Data entries:
▬▬▬▬▬▬▬▬▬▬
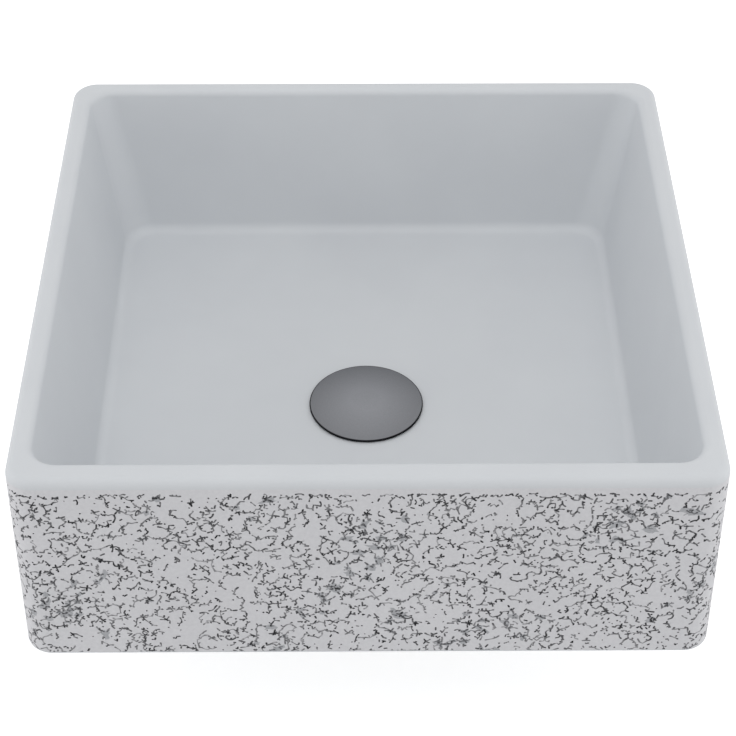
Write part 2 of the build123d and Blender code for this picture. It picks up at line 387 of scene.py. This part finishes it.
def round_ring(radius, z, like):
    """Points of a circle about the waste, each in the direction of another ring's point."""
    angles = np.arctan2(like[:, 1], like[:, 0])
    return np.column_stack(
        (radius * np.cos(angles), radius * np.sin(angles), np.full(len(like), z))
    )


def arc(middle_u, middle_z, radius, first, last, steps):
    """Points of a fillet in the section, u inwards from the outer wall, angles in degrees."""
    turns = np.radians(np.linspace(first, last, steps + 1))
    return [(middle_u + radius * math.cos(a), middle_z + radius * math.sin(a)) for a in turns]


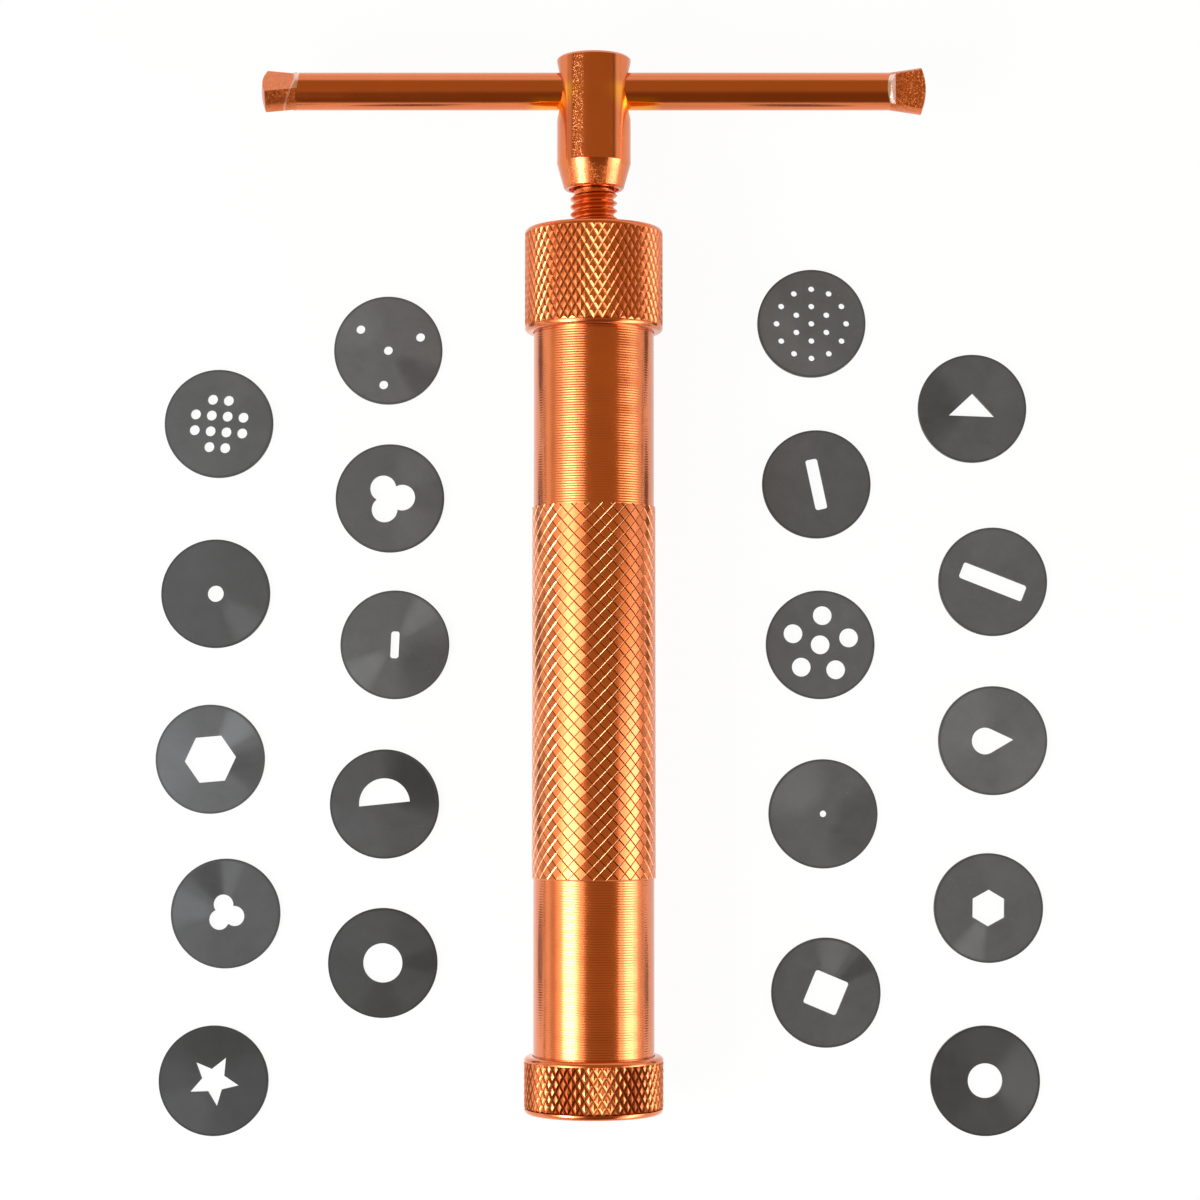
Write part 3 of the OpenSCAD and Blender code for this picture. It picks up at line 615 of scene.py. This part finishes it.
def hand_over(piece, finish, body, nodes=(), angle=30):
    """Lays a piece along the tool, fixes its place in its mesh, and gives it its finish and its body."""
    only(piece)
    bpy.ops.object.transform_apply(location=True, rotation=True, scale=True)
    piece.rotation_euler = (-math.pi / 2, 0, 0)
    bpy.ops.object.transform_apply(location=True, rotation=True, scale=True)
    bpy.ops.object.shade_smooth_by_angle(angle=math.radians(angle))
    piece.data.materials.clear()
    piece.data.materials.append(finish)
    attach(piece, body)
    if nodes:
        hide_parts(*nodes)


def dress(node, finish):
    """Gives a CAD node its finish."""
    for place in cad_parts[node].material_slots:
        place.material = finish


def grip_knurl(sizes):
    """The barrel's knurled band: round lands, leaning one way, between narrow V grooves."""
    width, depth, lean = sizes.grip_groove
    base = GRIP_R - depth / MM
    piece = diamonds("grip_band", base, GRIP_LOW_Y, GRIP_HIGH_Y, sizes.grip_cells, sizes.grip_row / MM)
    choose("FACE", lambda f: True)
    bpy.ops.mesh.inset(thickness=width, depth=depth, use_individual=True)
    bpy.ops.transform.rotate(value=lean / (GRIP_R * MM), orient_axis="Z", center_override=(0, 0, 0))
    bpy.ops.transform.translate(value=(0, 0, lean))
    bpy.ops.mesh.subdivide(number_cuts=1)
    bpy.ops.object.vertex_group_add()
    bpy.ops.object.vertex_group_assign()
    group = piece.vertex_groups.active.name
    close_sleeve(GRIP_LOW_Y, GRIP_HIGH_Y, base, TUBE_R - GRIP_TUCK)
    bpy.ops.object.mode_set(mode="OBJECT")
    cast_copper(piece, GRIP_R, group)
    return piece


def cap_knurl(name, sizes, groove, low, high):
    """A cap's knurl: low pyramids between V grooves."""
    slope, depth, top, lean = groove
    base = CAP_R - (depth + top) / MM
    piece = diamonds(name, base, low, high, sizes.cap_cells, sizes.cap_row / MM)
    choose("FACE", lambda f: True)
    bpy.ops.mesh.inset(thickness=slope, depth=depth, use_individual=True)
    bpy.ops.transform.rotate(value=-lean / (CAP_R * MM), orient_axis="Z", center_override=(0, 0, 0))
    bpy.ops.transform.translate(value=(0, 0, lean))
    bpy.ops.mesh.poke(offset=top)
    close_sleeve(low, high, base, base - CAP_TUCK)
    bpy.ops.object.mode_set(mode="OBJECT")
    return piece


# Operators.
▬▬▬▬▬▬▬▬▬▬
Written task: Take the material above and return all of it exactly.

Answer to the problem:
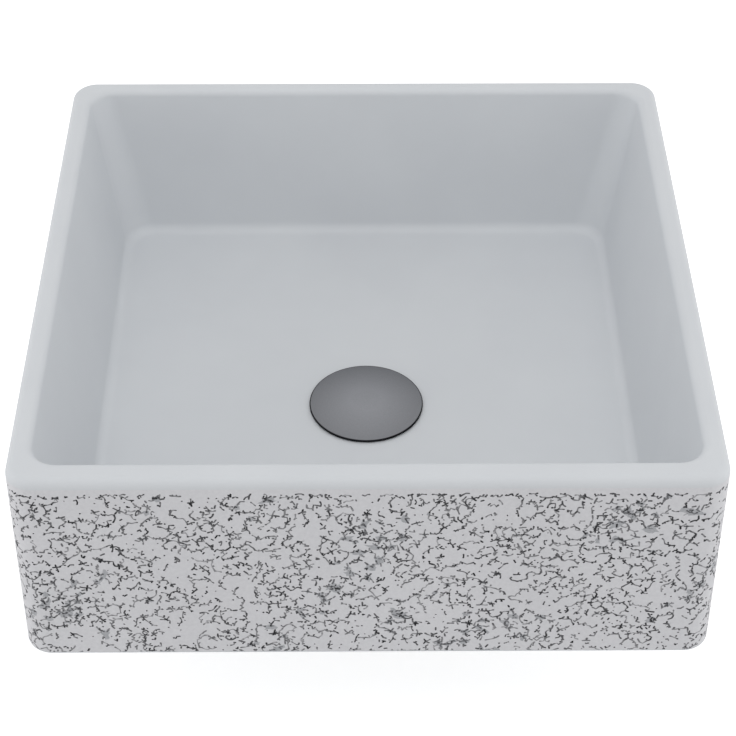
Write part 2 of the build123d and Blender code for this picture. It picks up at line 387 of scene.py. This part finishes it.
def round_ring(radius, z, like):
    """Points of a circle about the waste, each in the direction of another ring's point."""
    angles = np.arctan2(like[:, 1], like[:, 0])
    return np.column_stack(
        (radius * np.cos(angles), radius * np.sin(angles), np.full(len(like), z))
    )


def arc(middle_u, middle_z, radius, first, last, steps):
    """Points of a fillet in the section, u inwards from the outer wall, angles in degrees."""
    turns = np.radians(np.linspace(first, last, steps + 1))
    return [(middle_u + radius * math.cos(a), middle_z + radius * math.sin(a)) for a in turns]


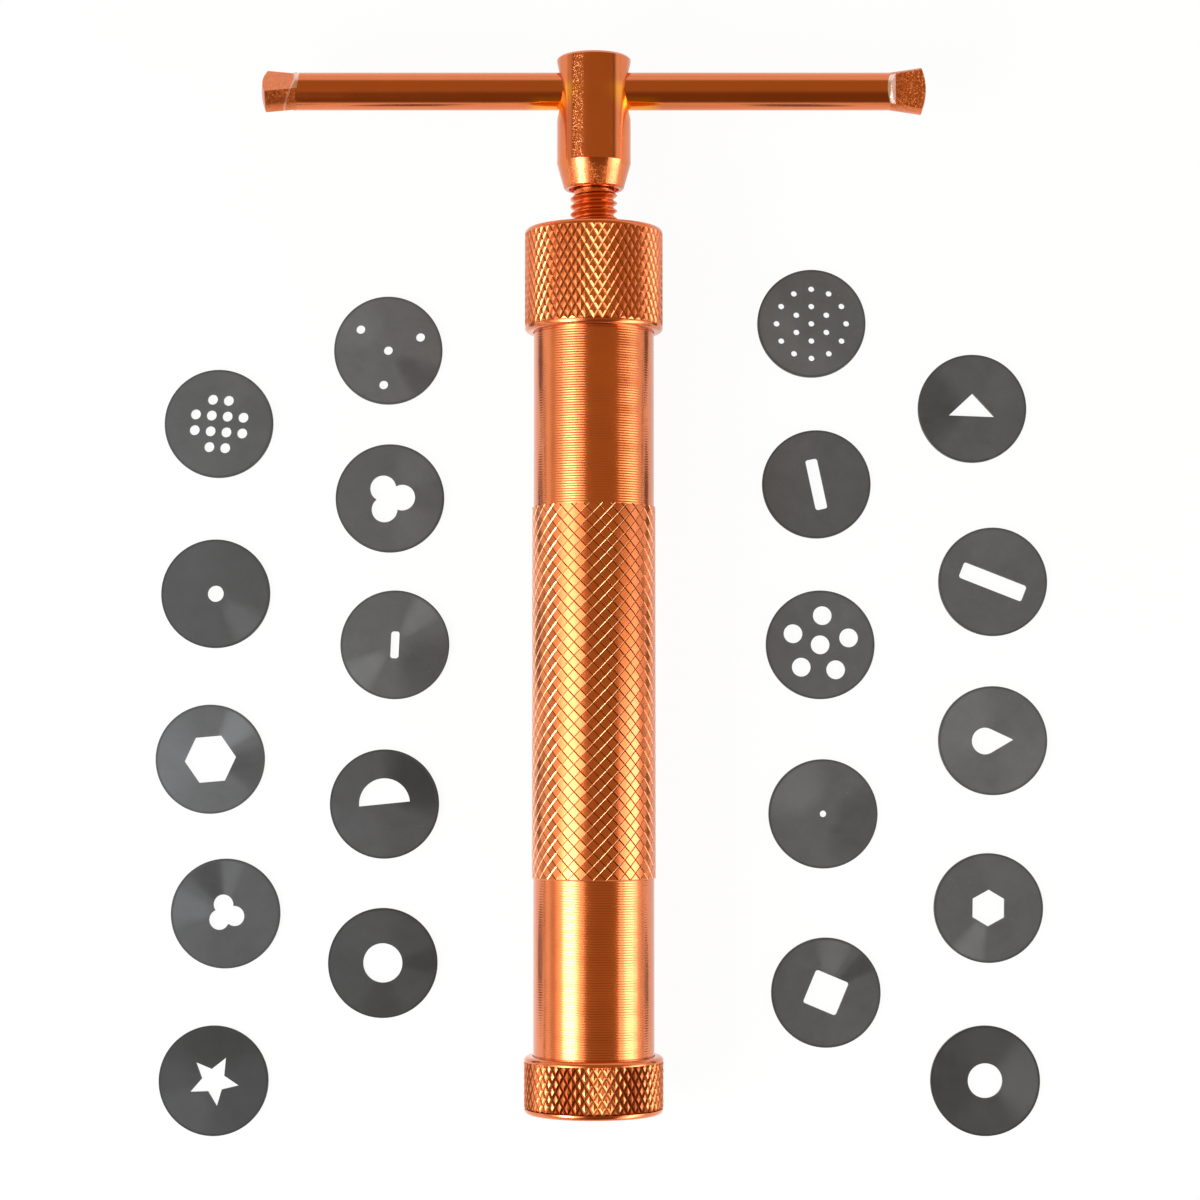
Write part 3 of the OpenSCAD and Blender code for this picture. It picks up at line 615 of scene.py. This part finishes it.
def hand_over(piece, finish, body, nodes=(), angle=30):
    """Lays a piece along the tool, fixes its place in its mesh, and gives it its finish and its body."""
    only(piece)
    bpy.ops.object.transform_apply(location=True, rotation=True, scale=True)
    piece.rotation_euler = (-math.pi / 2, 0, 0)
    bpy.ops.object.transform_apply(location=True, rotation=True, scale=True)
    bpy.ops.object.shade_smooth_by_angle(angle=math.radians(angle))
    piece.data.materials.clear()
    piece.data.materials.append(finish)
    attach(piece, body)
    if nodes:
        hide_parts(*nodes)


def dress(node, finish):
    """Gives a CAD node its finish."""
    for place in cad_parts[node].material_slots:
        place.material = finish


def grip_knurl(sizes):
    """The barrel's knurled band: round lands, leaning one way, between narrow V grooves."""
    width, depth, lean = sizes.grip_groove
    base = GRIP_R - depth / MM
    piece = diamonds("grip_band", base, GRIP_LOW_Y, GRIP_HIGH_Y, sizes.grip_cells, sizes.grip_row / MM)
    choose("FACE", lambda f: True)
    bpy.ops.mesh.inset(thickness=width, depth=depth, use_individual=True)
    bpy.ops.transform.rotate(value=lean / (GRIP_R * MM), orient_axis="Z", center_override=(0, 0, 0))
    bpy.ops.transform.translate(value=(0, 0, lean))
    bpy.ops.mesh.subdivide(number_cuts=1)
    bpy.ops.object.vertex_group_add()
    bpy.ops.object.vertex_group_assign()
    group = piece.vertex_groups.active.name
    close_sleeve(GRIP_LOW_Y, GRIP_HIGH_Y, base, TUBE_R - GRIP_TUCK)
    bpy.ops.object.mode_set(mode="OBJECT")
    cast_copper(piece, GRIP_R, group)
    return piece


def cap_knurl(name, sizes, groove, low, high):
    """A cap's knurl: low pyramids between V grooves."""
    slope, depth, top, lean = groove
    base = CAP_R - (depth + top) / MM
    piece = diamonds(name, base, low, high, sizes.cap_cells, sizes.cap_row / MM)
    choose("FACE", lambda f: True)
    bpy.ops.mesh.inset(thickness=slope, depth=depth, use_individual=True)
    bpy.ops.transform.rotate(value=-lean / (CAP_R * MM), orient_axis="Z", center_override=(0, 0, 0))
    bpy.ops.transform.translate(value=(0, 0, lean))
    bpy.ops.mesh.poke(offset=top)
    close_sleeve(low, high, base, base - CAP_TUCK)
    bpy.ops.object.mode_set(mode="OBJECT")
    return piece


# Operators.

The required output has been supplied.